Why is this signal so hard to send? Part of the problem is that reallocating resources and changing metrics aren’t the glamorous work of strategic change. Rarely are mundane, instrumental, transactional leadership endeavors (such as resourcing or measurement) given much air time in popular management literature or airport books. The result is that these more mundane aspects of leading change are still regarded as less important by leaders — although they remain some of the most critical signals for followers.
And, of course, making changes to resourcing and metrics takes time. The announcement of the strategic change might have missed the annual planning and budgeting round. While it’s painful to face up to, announcing a major change might mean asking people to redo this grunt work. And while those asked to do it may not be immediately enamored with the request, they know the alternative is that they, and everyone else in the organization, will be second-guessing the change until this grunt work is done.

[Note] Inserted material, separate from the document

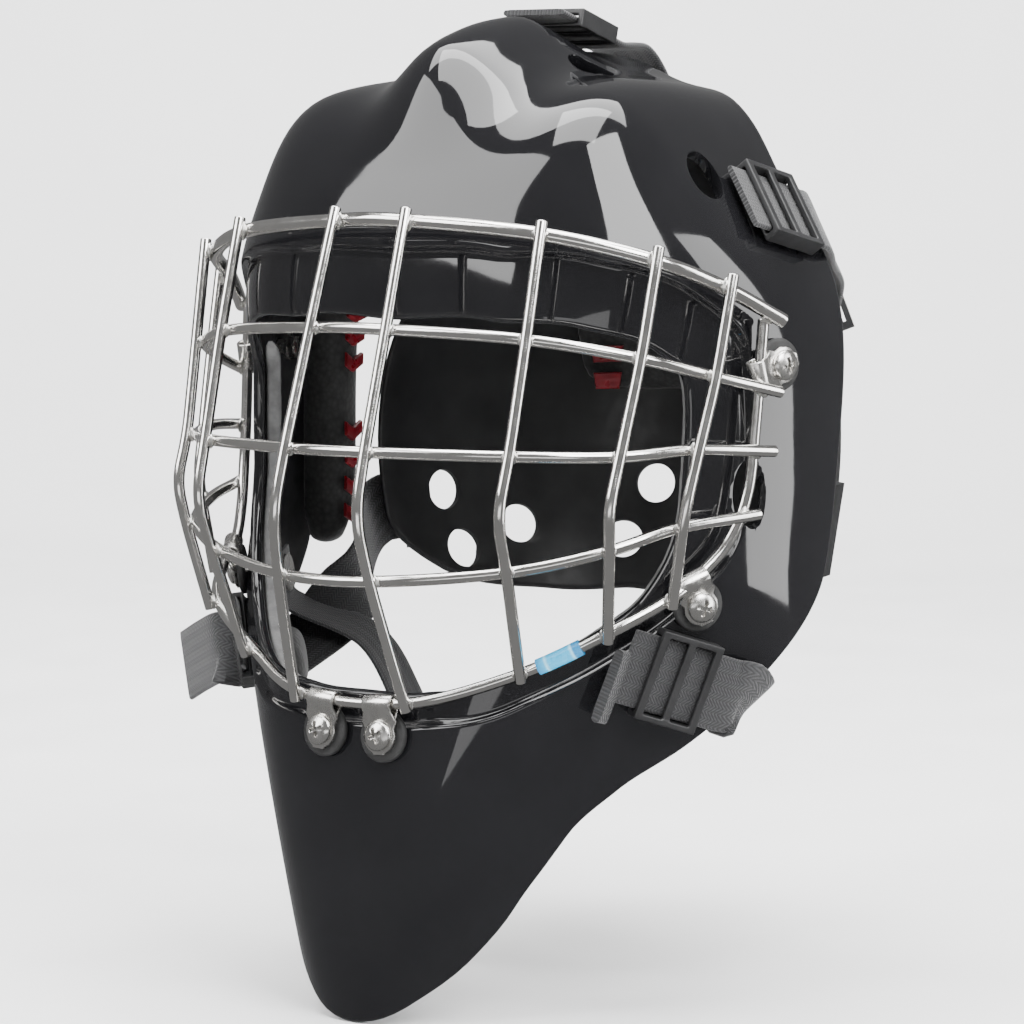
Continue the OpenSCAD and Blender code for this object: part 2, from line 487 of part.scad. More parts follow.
// a straight run of webbing over the skin, held up so that a buckle passes under it
lift = 3.2;
crown_lift = 6.2;                  // the crown run stands over the rear slope of the ridge
run_half = 17;
function run_mid(p) = let (d = toward(p)) skin(d) + skin_n(d) * (p[0] == 0 ? crown_lift : lift);
function run_dir(p, q) = let (n = skin_n(toward(p)), v = q - p) unit(v - n * (v * n));
function run_across(p, q) = cross(skin_n(toward(p)), run_dir(p, q));

// middles of the runs, and the points they head for
crown_run = [0, 26, 140];
crown_aim = [0, 60, 134];
upper_run = [80, 17, 90];
upper_aim = [82, 40, 84];
lower_run = [73.2, -27.2, -38.8];
lower_aim = [88.2, -3.1, -48];

function run_ends(p, q) = [for (k = [-1, 0, 1]) run_mid(p) + run_dir(p, q) * run_half * k];
function webbing(p, q, tail) = let (a = run_across(p, q)) concat([for (e = run_ends(p, q)) [e, a]], tail);
plate_gap = strap_t / 2 + 1;     // from the backplate's face to the middle of the webbing
function on_plate(p) = let (d = back_toward(p)) back_pt(d) + back_n(d) * plate_gap;

crown_tail = [[[0, 60, 140.5], [-1, 0, 0]], [[0, 73, 128], [-1, 0, 0]], [on_plate([0, 80, 109]), [-1, 0, 0]], [on_plate([0, 90, 98]), [-1, 0, 0]]];
upper_tail = [[[80, 47, 84], [-0.35, -0.15, 0.92]], [[73, 62, 78], [-0.45, -0.1, 0.88]],
              [on_plate([60, 74, 66]), [-0.4, -0.1, 0.9]], [on_plate([54, 84, 62]), [-0.4, -0.1, 0.9]]];
lower_tail = [[[89.5, -12.1, -47.8], [-0.42, -0.63, -0.65]], [[88.5, -8.1, -51.1], [-0.42, -0.63, -0.65]],
              [[82.3, -5.4, -49.8], [-0.42, -0.63, -0.65]], [[73, 16, -29], [-0.1, -0.3, -0.95]],
              [[79, 35, -9], [-0.1, 0, -1]], [on_plate([76, 46, -5]), [-0.1, 0, -1]], [on_plate([70, 58, -3]), [-0.1, 0, -1]]];
module crown_strap() color([0.04, 0.04, 0.04]) ribbon(webbing(crown_run, crown_aim, crown_tail));
module upper_strap() color([0.04, 0.04, 0.04]) ribbon(webbing(upper_run, upper_aim, upper_tail));
module lower_strap() color([0.04, 0.04, 0.04]) ribbon(webbing(lower_run, lower_aim, lower_tail));

// buckle: a frame that encloses the webbing, with a bar over its middle
buckle_len = 20;
buckle_wall = 1.8;
play = 0.5;                        // air between webbing and buckle
module buckle(p, q, long = buckle_len) {
  o = run_mid(p);
  t = run_dir(p, q);
  a = run_across(p, q);
  n = cross(t, a) * (cross(t, a) * skin_n(toward(p)) > 0 ? 1 : -1);
  b = cross(n, t);
  inner_w = strap_w + 2 * play;
  inner_h = strap_t + 2 * play;
  low = 1.1;
  multmatrix([[t[0], b[0], n[0], o[0]], [t[1], b[1], n[1], o[1]], [t[2], b[2], n[2], o[2]]])
    difference() {
      translate([-long / 2, -inner_w / 2 - buckle_wall, -inner_h / 2 - low])
        cube([long, inner_w + 2 * buckle_wall, inner_h + low + buckle_wall]);
      translate([-long, -inner_w / 2, -inner_h / 2]) cube([2 * long, inner_w, inner_h]);
      for (k = [-1, 1]) translate([k * long / 4 - long / 8, -inner_w / 2 + 1, -inner_h]) cube([long / 4, inner_w - 2, inner_h * 4]);
    }
}
module crown_adjuster() color([0.05, 0.05, 0.05]) buckle(crown_run, crown_aim);
module upper_adjuster() color([0.05, 0.05, 0.05]) buckle(upper_run, upper_aim, 22);
module lower_buckle() color([0.05, 0.05, 0.05]) buckle(lower_run, lower_aim);

// loose ends of the lower webbing: a folded end that stands off the jaw, and one that swings out
fold_t = strap_t * 1.9;
tail_drop = 7;                     // keeps the ends under the rim wire
module strap_tail_left() color([0.04, 0.04, 0.04]) {
  n = skin_n(toward(lower_run));
  s = run_ends(lower_run, lower_aim)[0] - [0, 0, tail_drop];
  t = run_dir(lower_run, lower_aim);
  a = run_across(lower_run, lower_aim);
  ribbon([[s - t * 3 + n * 0.6, a], [s - t * 4.5 + n, a], [s - t * 6.5 + n * 2, a]], strap_w, fold_t);
}
module strap_tail_right() color([0.04, 0.04, 0.04]) {
  p = lower_run;
  s = flip(run_ends(p, lower_aim)[0]) - [0, 0, tail_drop];
  t = flip(run_dir(p, lower_aim));
  a = flip(run_across(p, lower_aim));
  ribbon([[s - t * 3, a], [s - t * 8 + [-1, 0, -1], a], [s - t * 14 + [-8, 4, -2], a], [s - t * 16 + [-18, 9, -6], a],
    [s - t * 15 + [-27, 12, -10], a]]);
}

// bridges that hold the ends of the webbing on the backplate
module bridge(p, a) {
  d = back_toward(p);
  o = back_pt(d);
  n = back_n(d);
  b = unit(a - n * (a * n));
  t = cross(b, n);
  leg = 2;
  in = strap_w / 2 + 1.4;
  multmatrix([[t[0], b[0], n[0], o[0]], [t[1], b[1], n[1], o[1]], [t[2], b[2], n[2], o[2]]]) {
    translate([-4, -in - leg, strap_t + 2.4]) cube([8, 2 * (in + leg), 1.6]);
    for (k = [-1, 1]) translate([-4, k > 0 ? in : -in - leg, -1.6]) cube([8, leg, strap_t + 4.2]);
  }
}
module strap_anchors() color([0.05, 0.05, 0.05]) {
  bridge([0, 87, 101], [1, 0, 0]);
  for (s = [-1, 1]) {
    bridge(side_of([56, 80, 64], s), side_of([-0.4, -0.1, 0.9], s));
    bridge(side_of([72, 54, -4], s), side_of([-0.1, 0, -1], s));
  }
}

// ---- chin cup hung from two snaps inside the jaw ----
snap_at = [82, -4, -20];
snap_d = toward(snap_at);
cup_c = [0, -22, -78];
cup_n = 20;
cup_half = 29;
cup_rise = 13;
cup_wall = 3;
function cup_pt(a, k, grow) = let (x = cos(a) * k, z = sin(a) * k)
  cup_c + [x * (cup_half + grow), (x * x * 24 + z * z * 7) - grow, z * (cup_rise + grow)];
module dish(grow, thick, share) {
  rows = 4;
  pts = concat(
    [for (k = [1:rows], i = [0:cup_n - 1]) cup_pt(i * 360 / cup_n, share * k / rows, grow)],
    [for (k = [rows:-1:1], i = [0:cup_n - 1]) cup_pt(i * 360 / cup_n, share * k / rows, grow) + [0, thick, 0]],
    [cup_c + [0, -grow, 0], cup_c + [0, thick - grow, 0]]);
  polyhedron(pts, [for (f = stack_faces(cup_n, 2 * rows)) [f[0], f[2], f[1]]], convexity = 6);
}
module chin_cup() color([0.04, 0.04, 0.04]) dish(0, cup_wall, 1);
module chin_cup_pad() color([0.07, 0.07, 0.07]) dish(-cup_wall - gap, 4, 0.9);
chin_w = 16;
snap_n = skin_n(snap_d);
snap_depth = wall + 1.8;           // outer face of the snaps, under the skin
chin_t = 1.1;
chin_down = unit([-0.25, 0.35, -1] - snap_n * ([-0.25, 0.35, -1] * snap_n));
chin_on = under(snap_d, snap_depth + 1.9);   // middle of the strap between a snap's two halves
chin_pts = [chin_on - chin_down * 7, chin_on + chin_down * 8, [61, 9, -43], [42, 5, -63], [27, -2.2, -77], [25.5, -3.6, -78]];
module chin_strap() color([0.04, 0.04, 0.04])
  ribbon([for (i = [0:5]) [chin_pts[i], i < 2 ? cross(snap_n, chin_down) : [-0.25, -0.85, -0.3]]], chin_w, chin_t);
module chin_snap() {
  d = snap_d;
  o = skin(d);
  n = skin_n(d);
  u = unit(cross([0, 0, 1], n));
  w = cross(n, u);
  multmatrix([[u[0], w[0], n[0], o[0]], [u[1], w[1], n[1], o[1]], [u[2], w[2], n[2], o[2]]]) {
    translate([0, 0, -snap_depth - 0.8]) cylinder(r = 5, h = 0.8, $fn = 48);
    translate([0, 0, -snap_depth - 3.7]) cylinder(r = 6, h = 0.7, $fn = 48);
  }
}
module chin_snaps() color([0.6, 0.6, 0.6]) { chin_snap(); mirror([1, 0, 0]) chin_snap(); }
module right() mirror([1, 0, 0]) children();

shell();
cage_top_bar();
cage_rim_wire();
cage_cross_bar_1();
cage_cross_bar_2();
cage_cross_bar_3();
upright(3, -1);  // cage_upright_1
upright(2, -1);  // cage_upright_2
upright(1, -1);  // cage_upright_3
upright(0, -1);  // cage_upright_4
upright(0, 1);  // cage_upright_5
upright(1, 1);  // cage_upright_6
upright(2, 1);  // cage_upright_7
upright(3, 1);  // cage_upright_8
rim_label();
cage_clips();
clip_screws();
clip_washers();
clip_nuts();
forehead_pad();
crown_pad();
color([0.06, 0.06, 0.065]) side_pad();  // side_pad_left
color([0.06, 0.06, 0.065]) right() side_pad();  // side_pad_right
color([0.06, 0.06, 0.065]) jaw_pad();  // jaw_pad_left
color([0.06, 0.06, 0.065]) right() jaw_pad();  // jaw_pad_right
opening_trim();
color([0.45, 0.03, 0.05]) gel_side(1);  // gel_side_left
color([0.45, 0.03, 0.05]) gel_side(-1);  // gel_side_right
backplate();
backplate_pad();
gel_back();
strap_anchors();
crown_strap();
crown_adjuster();
upper_strap();  // upper_strap_left
right() upper_strap();  // upper_strap_right
upper_adjuster();  // upper_adjuster_left
right() upper_adjuster();  // upper_adjuster_right
lower_strap();  // lower_strap_left
right() lower_strap();  // lower_strap_right
lower_buckle();  // lower_buckle_left
right() lower_buckle();  // lower_buckle_right
strap_tail_left();
strap_tail_right();
chin_cup();
chin_cup_pad();
chin_strap();  // chin_strap_left
right() chin_strap();  // chin_strap_right
chin_snaps();
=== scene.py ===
import math
import bpy, bmesh
import numpy as np
from mathutils import Vector, Matrix
from mathutils.bvhtree import BVHTree


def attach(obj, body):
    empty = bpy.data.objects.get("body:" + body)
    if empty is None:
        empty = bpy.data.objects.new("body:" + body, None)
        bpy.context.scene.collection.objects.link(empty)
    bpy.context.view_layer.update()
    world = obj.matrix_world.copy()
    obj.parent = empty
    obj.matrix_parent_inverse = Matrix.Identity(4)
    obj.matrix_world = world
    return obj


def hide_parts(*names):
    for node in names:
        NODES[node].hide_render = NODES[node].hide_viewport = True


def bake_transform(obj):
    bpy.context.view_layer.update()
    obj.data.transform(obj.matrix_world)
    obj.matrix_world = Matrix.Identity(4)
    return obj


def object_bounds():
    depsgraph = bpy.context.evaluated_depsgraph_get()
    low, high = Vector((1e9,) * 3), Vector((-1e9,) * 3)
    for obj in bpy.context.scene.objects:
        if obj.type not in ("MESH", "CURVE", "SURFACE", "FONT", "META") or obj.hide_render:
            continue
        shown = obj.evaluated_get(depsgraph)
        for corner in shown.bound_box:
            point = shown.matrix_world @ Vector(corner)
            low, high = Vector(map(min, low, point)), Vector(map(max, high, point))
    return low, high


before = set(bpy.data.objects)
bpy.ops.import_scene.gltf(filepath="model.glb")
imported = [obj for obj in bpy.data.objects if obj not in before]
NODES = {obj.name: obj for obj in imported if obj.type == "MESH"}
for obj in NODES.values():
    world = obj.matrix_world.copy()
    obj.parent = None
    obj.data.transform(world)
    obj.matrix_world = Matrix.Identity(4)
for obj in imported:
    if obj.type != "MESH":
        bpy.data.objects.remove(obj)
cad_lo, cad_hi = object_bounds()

MM = 0.001
SC = bpy.context.scene
COL = SC.collection

# ------------------------------------------------------------------ camera
AZ, EL = math.radians(35.0), math.radians(5.37)
BACK = Vector((math.sin(AZ) * math.cos(EL), -math.cos(AZ) * math.cos(EL), math.sin(EL)))
cam_data = bpy.data.cameras.new("cam")
cam_data.lens = 3811 / 1024 * 36
cam_data.sensor_width = 36
cam_data.clip_start, cam_data.clip_end = 0.05, 30
cam = bpy.data.objects.new("cam", cam_data)
COL.objects.link(cam)
cam.location = BACK * 1.155
cam.rotation_mode = "QUATERNION"
cam.rotation_quaternion = (-BACK).to_track_quat("-Z", "Y")
SC.camera = cam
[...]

Now, it may take several months to define, agree, baseline, and then measure these new metrics, so start this work early (and just as important, talk about the fact that you’re doing it), that way you signal to the organization what’s coming and that the change is not a passing fad. Put your money where your mouth is, and send the signal that this change is your priority — and that it will be resourced and measured accordingly.
Signals matter to followers, so signaling needs to matter to you. Followers are looking for signals to help them make sense of what they should do. As a leader, you have disproportionate power to shape these signals — or not. And that’s especially important when you’re asking for change. So supply people with what they need to make sense of it. And be the story you want their children to hear.